Here are six things I would do differently if I could live my photographic life all over again. Who knows, maybe one of these will help some photographer somewhere who's still young and has years in front of him or her.
- I would take more record pictures of the places and people that were important in my life. This leads directly into Item Number Two, which is...
- ...I would keep my archive in better repair. More organized, better protected. I've moved house six times since my son was born 27 and a half years ago, and I can't really put my hands on anything I want to see. My stuff is all a jumble, or split up here and there, out of order and basically a mess. Or else, pictures I treasured got lost.
- I would have stuck with film. During the first twenty years of my life as a committed photographer I made 35mm B&W prints, and my work as a whole was coherent and cohesive. That was my medium, for better or worse. I had settled on it. The coming of digital was a near-fatal disruption in the flow of my life's work. It's not that one or the other is better or worse; it's that it took a painfully long time for digital to get up to parity, and the little color snap from a 3-MP digicam, rendered in fast-fading dye ink from a c. 2003 inkjet printer, just doesn't have any continuity or coherence next to the carefully-crafted B&W 11x14 fiber-base print from a decade earlier. They don't go together. I suppose most creative lives straddle such sea-changes, and such changes in a person's body of work merely reflect what's happening in the external world, but I would rather have had consistency. I should have stuck with what I had settled on.
- This sounds contradictory to the above, and maybe it is, but I would have taken digital more seriously. I had a tendency to mentally segregate various techniques into levels of seriousness—such-and-such deserves respect, such-and-such doesn't. For example, when I was younger I reserved fiber-base paper for serious work and relegated RC prints to proofs and workprints. A false divide—nowadays some of my old fiber prints look just a touch dingy, and I have 35-year-old RC prints that look like I made them three weeks ago. But who knew that was going to happen? Digital in the early days was trivial, and I didn't take it seriously. Easy to do when the quality was going from "completely unacceptable except as a curiosity" (the first digital camera I used fell far short of one megapixel) to "barely adequate." That prejudiced me, and I lagged behind when it came to engaging seriously with it.
- I would have spent less time shopping. Gear doesn't matter all that much, turns out. I've partially made my living entertaining people with gear discussions, though, and as a reviewer, so it's been a good thing too.
- I would have printed smaller. Throughout most of my era, big prints were more prestigious, and I often worried and fretted and accommodated to working larger. I never needed to, turns out. Made no difference except that I created a storage headache for myself.
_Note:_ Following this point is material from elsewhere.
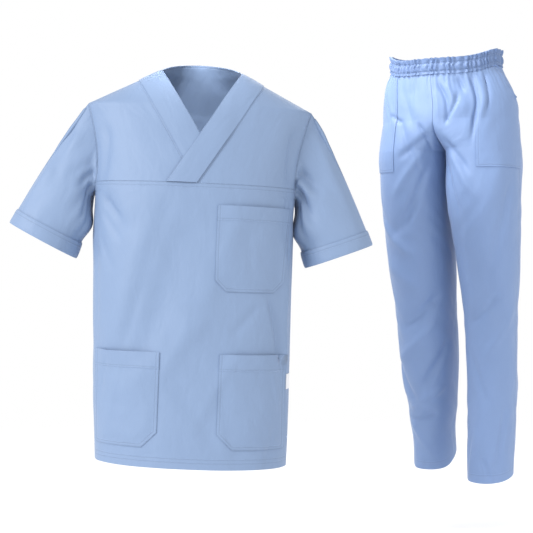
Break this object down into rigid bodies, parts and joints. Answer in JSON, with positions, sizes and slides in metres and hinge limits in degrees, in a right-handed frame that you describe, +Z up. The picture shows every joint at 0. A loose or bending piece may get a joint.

If I had just made prints on letter-sized paper all along, that would have been fine. The only reason to make prints big is so they can hang on a wall.
So then what's that last thing? I wish I could have started TOP when I was younger! I'm very lucky to have found the perfect job for me, the one that uses my talents and suits my skills. But blogs weren't a thing much before I started this one in 2005, and I was 48 at that time. That's a little late in life to find your bliss.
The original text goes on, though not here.